Architects should also segment workloads. High-volume warehouse telemetry should not compete with financially critical ERP posting flows on the same processing path. Prioritized queues, separate integration runtimes, and workload isolation help maintain service levels during operational surges.
Executive recommendations for logistics integration programs
Executives should treat logistics integration as a business capability, not a technical side project. The program should have clear ownership across supply chain, IT, finance, and customer operations. Success metrics should include order cycle time, inventory accuracy, shipment visibility, freight cost variance, and integration incident resolution time.
From an investment perspective, prioritize reusable integration assets over one-off interfaces. A governed API and event architecture lowers the cost of onboarding new warehouses, carriers, marketplaces, and acquired entities. It also creates a more stable foundation for cloud ERP adoption, control tower analytics, and AI-driven supply chain optimization.
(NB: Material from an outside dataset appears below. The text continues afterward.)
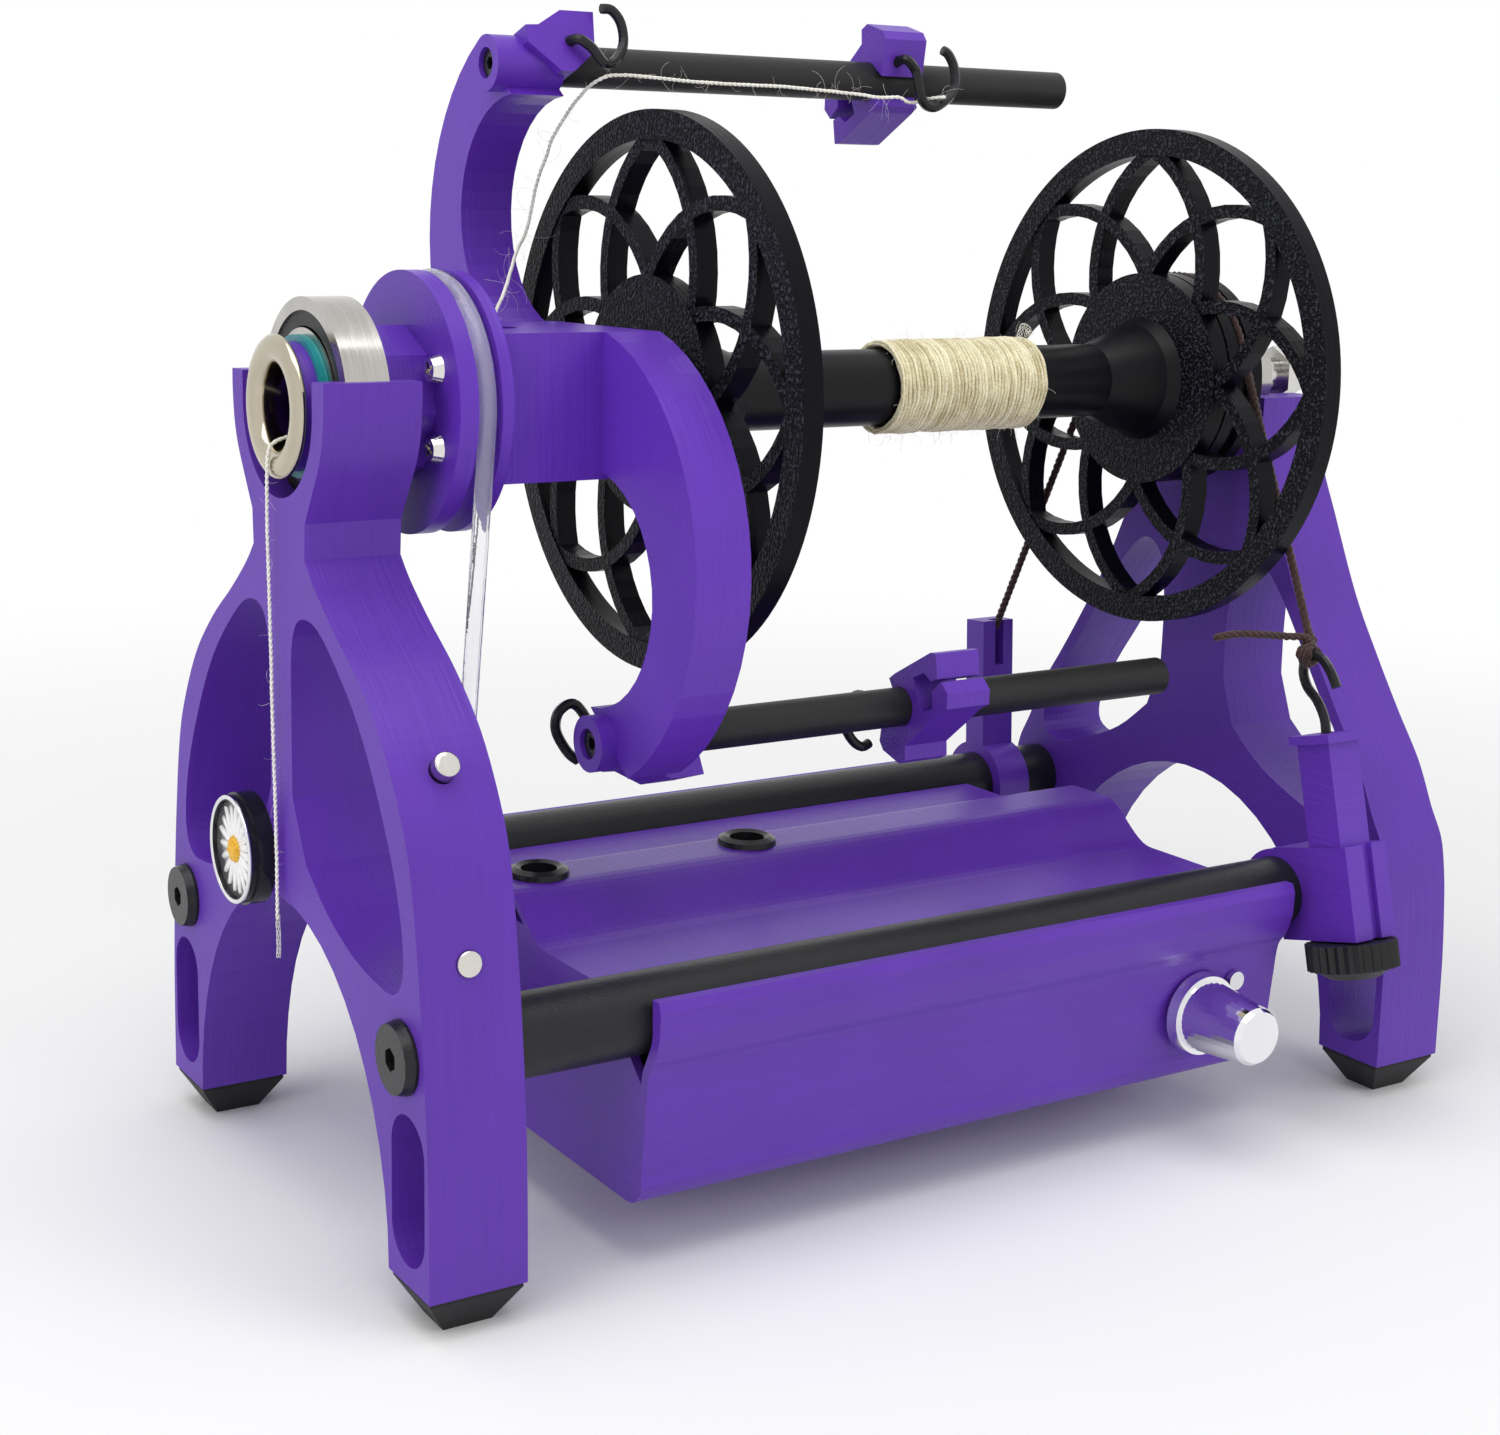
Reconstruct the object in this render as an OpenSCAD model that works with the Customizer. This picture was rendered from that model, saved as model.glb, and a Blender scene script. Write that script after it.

Implementation roadmap for unifying TMS, WMS, and ERP data flows
A practical roadmap begins with process mapping and data ownership analysis. Document the current order, inventory, shipment, and financial flows across systems and identify latency points, manual workarounds, and duplicate data entry. Then define the target integration architecture, canonical models, API contracts, event taxonomy, and nonfunctional requirements such as throughput, recovery time, and auditability.
Next, implement a pilot around a high-value workflow such as order-to-ship or shipment status visibility. Validate mappings, exception handling, and observability before scaling to additional warehouses, carriers, and business units. Finally, establish an operating model for support, release management, partner onboarding, and continuous optimization so the integration layer remains an enterprise asset rather than another source of fragmentation.